Самое страшное в тексте Пантелеева — смерть несчастной женщины. Потеряв силы и терпение, автор решает отдать ее наконец в больницу. Он хотел, чтобы их обоих, вместе, поместили в какой-нибудь дом престарелых — но таких домов, где готовы были бы взять обоих, оказывается, не существует. Итак, снова больница, которую, кажется, не раз предлагали. Но тут случается недоразумение — больную не принимают. В голове автора, как он сам, кстати, и объясняет, происходит какой-то сбой. Он оставляет жену в бессознательном состоянии в предбаннике приемного покоя, а сам бросается на вокзал и уезжает в Москву добиваться какой-то не вполне отчетливо осознаваемой им правды. В Москве он проводит еще одну ночь на вокзале, чувствуя себя совершенно больным и ни на что не способным, и возвращается обратно. Не заезжая в больницу, он запирается в квартире и, не отвечая на телефонные звонки, пишет “обращение к прокурору”. Утром следующего дня к нему приходит внук, отпирает дверь своим ключом и говорит: “Баба Лена умерла...”

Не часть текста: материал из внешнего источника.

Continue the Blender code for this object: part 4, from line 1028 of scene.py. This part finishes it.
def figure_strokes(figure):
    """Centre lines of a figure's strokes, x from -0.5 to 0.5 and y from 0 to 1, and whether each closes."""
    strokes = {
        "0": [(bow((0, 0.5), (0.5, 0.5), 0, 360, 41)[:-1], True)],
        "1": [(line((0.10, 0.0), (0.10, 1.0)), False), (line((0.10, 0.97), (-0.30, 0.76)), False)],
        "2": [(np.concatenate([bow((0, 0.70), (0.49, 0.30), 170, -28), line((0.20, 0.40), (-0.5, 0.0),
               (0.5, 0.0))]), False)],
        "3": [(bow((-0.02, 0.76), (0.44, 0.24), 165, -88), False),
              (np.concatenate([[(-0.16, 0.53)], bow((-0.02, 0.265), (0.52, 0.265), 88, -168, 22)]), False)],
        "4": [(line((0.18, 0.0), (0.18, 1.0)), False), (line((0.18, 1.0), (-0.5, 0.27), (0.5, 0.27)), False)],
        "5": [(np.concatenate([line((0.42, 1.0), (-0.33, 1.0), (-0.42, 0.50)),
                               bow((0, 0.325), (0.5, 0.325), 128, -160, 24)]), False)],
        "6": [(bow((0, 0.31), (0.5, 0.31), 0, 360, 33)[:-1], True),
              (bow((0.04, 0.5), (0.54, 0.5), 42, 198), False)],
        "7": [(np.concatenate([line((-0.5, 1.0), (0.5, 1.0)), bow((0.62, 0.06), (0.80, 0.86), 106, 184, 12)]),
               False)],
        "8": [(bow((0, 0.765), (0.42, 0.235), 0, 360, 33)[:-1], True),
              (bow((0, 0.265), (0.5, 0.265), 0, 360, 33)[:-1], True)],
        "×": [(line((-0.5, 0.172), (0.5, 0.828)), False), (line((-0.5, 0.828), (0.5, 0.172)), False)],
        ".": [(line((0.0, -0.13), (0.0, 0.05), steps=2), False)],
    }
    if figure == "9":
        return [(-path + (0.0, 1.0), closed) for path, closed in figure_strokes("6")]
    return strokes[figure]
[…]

Вот так, одна, брошенная зимой на какой-то драной кушетке, наверняка грязная и мокрая, отошла в мир иной женщина, не способная даже назвать своего имени. Автор шлет проклятия Богу, который ничем не помог и не облегчил страданий. Автор в который раз казнит себя и сочиняет молитву: “Матушка Ленушка! Ты моя самая светлая и незабвенная. Вечная тебе память. Пусть земля тебе будет пухом. Прости меня грешного Христа ради. Я тебя никогда не забуду”.

Будь это роман, поэма, рассказ — какая пропасть разных смыслов могла бы быть извлечена из этого трагического финала. А так остается только молчать — не рискуя впасть в пошлость или нравоучение.

Перед нами лежат необработанные факты. В каком-то смысле сырье. Не исключена возможность, что кто-либо другой, воспользовавшись этим текстом как сырьем, сделает из него грандиозный роман. Где как раз и найдется искомый ответ — и ответ этот будет тем убедительней, чем мощнее будет арсенал привлеченных художественных средств. И тогда — как знать — не мучительный невнятностью своего смысла финал, а настоящий, очищающий и просветляющий катарсис будет итогом рассказа о двух несчастных стариках. И слезы хлынут из глаз, и мир спасет красота...

 

Ремизова Мария Станиславовна — литературный критик. Родилась в 1960 году в Москве. Окончила факультет журналистики Московского университета. Выступает в печати с начала 90-х годов. Публиковалась в “Независимой газете” (в настоящее время — ее обозреватель), “Литературной газете”, журналах “Новый мир”, “Континент”, “Огонек” и других изданиях.